Fractional ownership offers individuals the opportunity to buy partial
ownership of a really nice place in a resort area. We're talking chalets
with walk-out skiing in the Rockies, oceanfront houses or condos, or island
properties in the Caribbean and Europe, often with resort-style amenities
including on-site restaurants, fitness clubs, golf courses and a concierge
service.

The arrangements usually divide the ownership into fourths, eighths, or
13ths, with each owner having an equal number of days a year to use the
unit. The owners buy their shares from a management company, which handles maintenance and scheduling everyone's time.

Similar to time shares If it sounds a lot like a time share, that's because there are similarities.
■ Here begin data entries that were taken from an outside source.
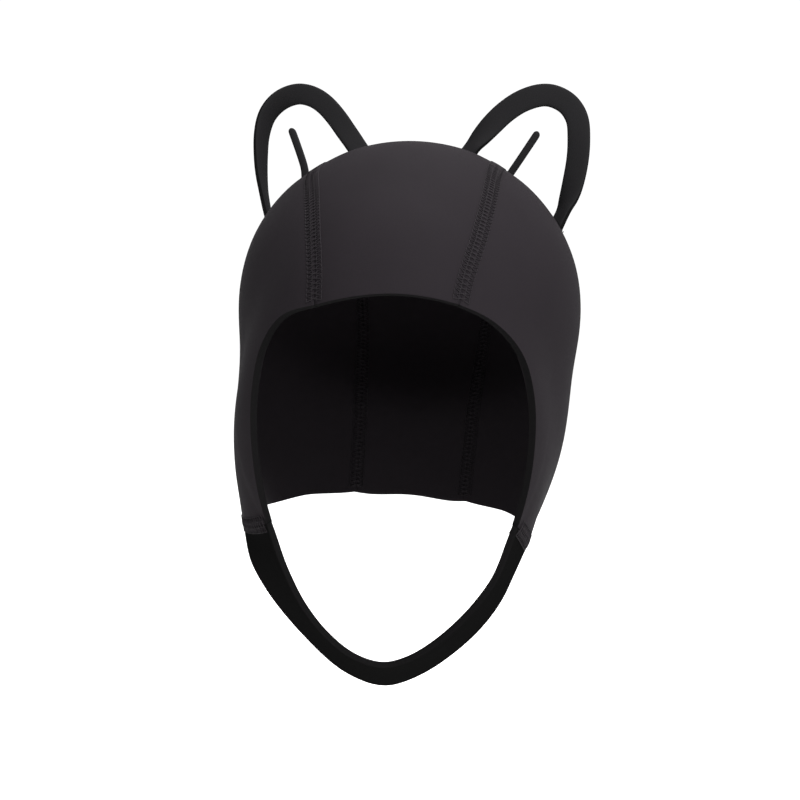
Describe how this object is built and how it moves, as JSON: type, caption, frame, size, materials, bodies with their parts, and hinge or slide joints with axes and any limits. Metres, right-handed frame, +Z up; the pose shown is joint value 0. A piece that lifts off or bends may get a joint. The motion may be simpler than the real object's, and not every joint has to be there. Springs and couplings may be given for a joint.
{
  "type": "neoprene diving cap with open ears",
  "caption": "Close black neoprene diving cap with sewn panels, a chin strap and two open standing ear loops, shown as worn.",
  "frame": {"origin": "the highest point of the head's room, on the inside of the crown, where the cap sits on a head", "axes": "+Z up through the crown, the face opening towards -Y, +X towards the viewer's right"},
  "size_m": [0.1573, 0.2013, 0.2698],
  "materials": {
    "neoprene_panel": "black nylon jersey laminated on neoprene, with a soft sheen",
    "neoprene_strap": "black nylon jersey laminated on neoprene, with plain cut edges",
    "neoprene_ear": "black nylon jersey laminated on neoprene, cut in flat strips"
  },
  "bodies": {
    "root": {"crown_panel": "neoprene_panel", "left_side_panel": "neoprene_panel", "right_side_panel": "neoprene_panel", "chin_strap": "neoprene_strap", "left_ear_loop": "neoprene_ear", "right_ear_loop": "neoprene_ear", "left_ear_tongue": "neoprene_ear", "right_ear_tongue": "neoprene_ear"}
  },
  "joints": []
}
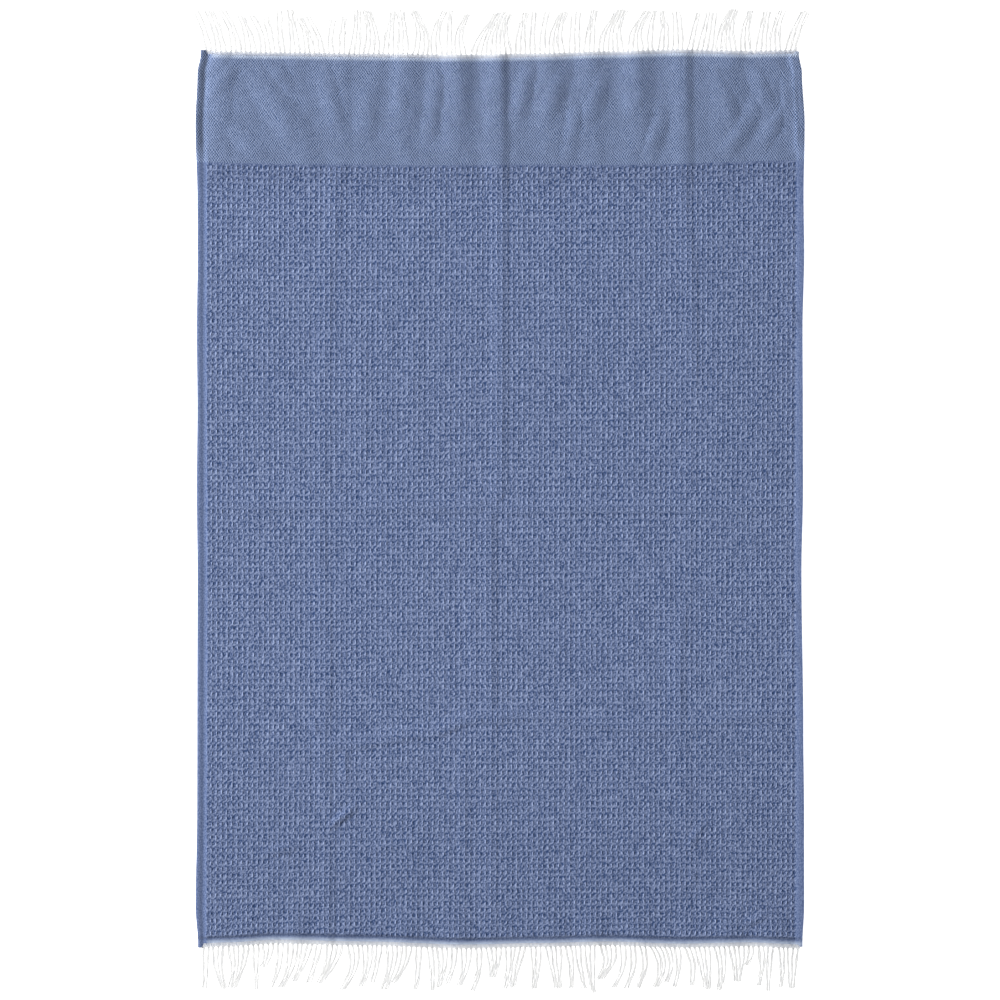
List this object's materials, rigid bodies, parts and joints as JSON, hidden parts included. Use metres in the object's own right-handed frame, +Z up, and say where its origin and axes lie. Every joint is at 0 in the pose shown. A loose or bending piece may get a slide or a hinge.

The more fractions that are sold, the more it resembles a time share. Bothcan be bought as deeded properties (some time shares are now sold as club memberships instead of time in a specific unit), and can be rented out, shared with family and friends, sold or left to someone in a will.

Like time shares or any kind of resort property, there are small players and
big guns in the business. If you're in love with one locale and could see
yourself going back to the same place over and over, a small company could
be just the ticket. If you'd like more flexibility, some major corporations
such as Ritz-Carlton, the Four Seasons, Disney and Marriott also are in the
business. All of them have resorts in various parts of the country, and even
in the Caribbean and Europe, with the opportunity to swap time at other
destinations.

The big difference: money The big differences between time shares and fractional ownership properties are prices, financing and fees. While time shares can be had for a few thousand dollars, fractional ownerships can run $100,000 or more -- much more.

With that kind of price tag, buyers aren't subjected to the "you have to
make a decision today" aggressive sales pitch that is still the prevailing
strategy in the time share industry. While most developers offer their own
financing for time shares (the terms are akin to those of a personal loan,
in the 14 percent interest range), it's generally not an option for
fractional ownership properties because the purchase is too large.